Shōen, from about the 8th to the late 15th century, describes any of the private, tax-free, often autonomous estates or manors whose rise undermined the political and economic power of the emperor and contributed to the growth of powerful local clans. The estates developed from land tracts assigned to officially sanctioned Shintō shrines or Buddhist temples or granted by the emperor as gifts to the Imperial family, friends, or officials. As these estates grew, they became independent of the civil administrative system and contributed to the rise of a local military class. With the establishment of the Kamakura shogunate, or military dictatorship, in 1192, centrally appointed stewards weakened the power of these local landlords.
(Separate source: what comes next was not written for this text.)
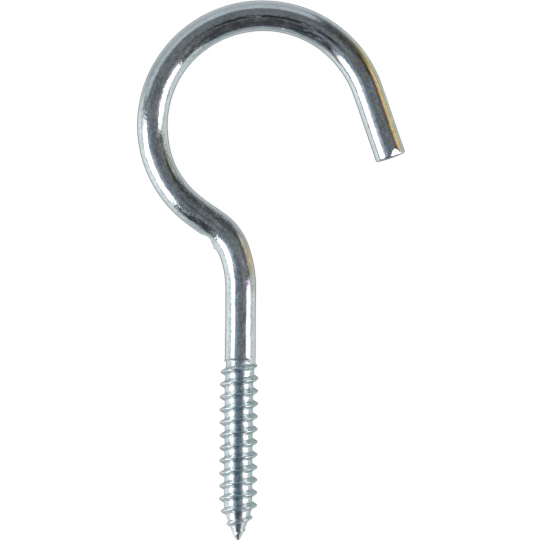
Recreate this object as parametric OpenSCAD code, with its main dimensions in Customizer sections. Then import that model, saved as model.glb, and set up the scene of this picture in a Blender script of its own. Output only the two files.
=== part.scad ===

The shōen system passed out of existence around the middle of the 15th century, when villages became self-governing units, owing loyalty to a feudal lord, or daimyo, who subdivided the area into fiefs and collected a fixed tax.
After the decay of the ritsuryō system, a feudal system of manors developed. Landowners or nameholders commended shares of the revenue produced (called ''shiki'') to more powerful leaders often at the court, in order to be exempted from taxes and to subvert the Chinese-style "equal fields" system, whereby land was redistributed after certain periods of time. In the Kamakura period a hierarchy of nameholder, manor stewards (''jitō''), ''shugo'' (military provincial governor), and the shogun in Kamakura had evolved. These shōen were completely free from interference from the government, which therefore had no say or control of what occurred within the shōen's boundaries.
By the end of the Heian period virtually all Japanese land had become ''shōen'' and continued to be through the Ōnin War until the Sengoku period marked the defeudalization of Japanese society.
==History.==
Shōen appeared in the 6th century and disappeared in the 16th century. They can be distinguished by historical period, and a shōen of each period had specific features in its formation and relationships with the cultivators of its fields. There are two primary periods of shōen development, although in fact smaller and more detailed categorizations exist. The first type; which developed in the middle of the Nara period, are now called shoki-shōen (初期庄園, lit. "early Shōen"). Shōen of the second type, which continued from the middle of Heian period to the Sengoku period, are called chūsei-shōen (中世荘園, lit. "medieval Shōen"). Note that these names and the distinction between the two are modern concepts, and were not used historically and cannot be found in the historical record.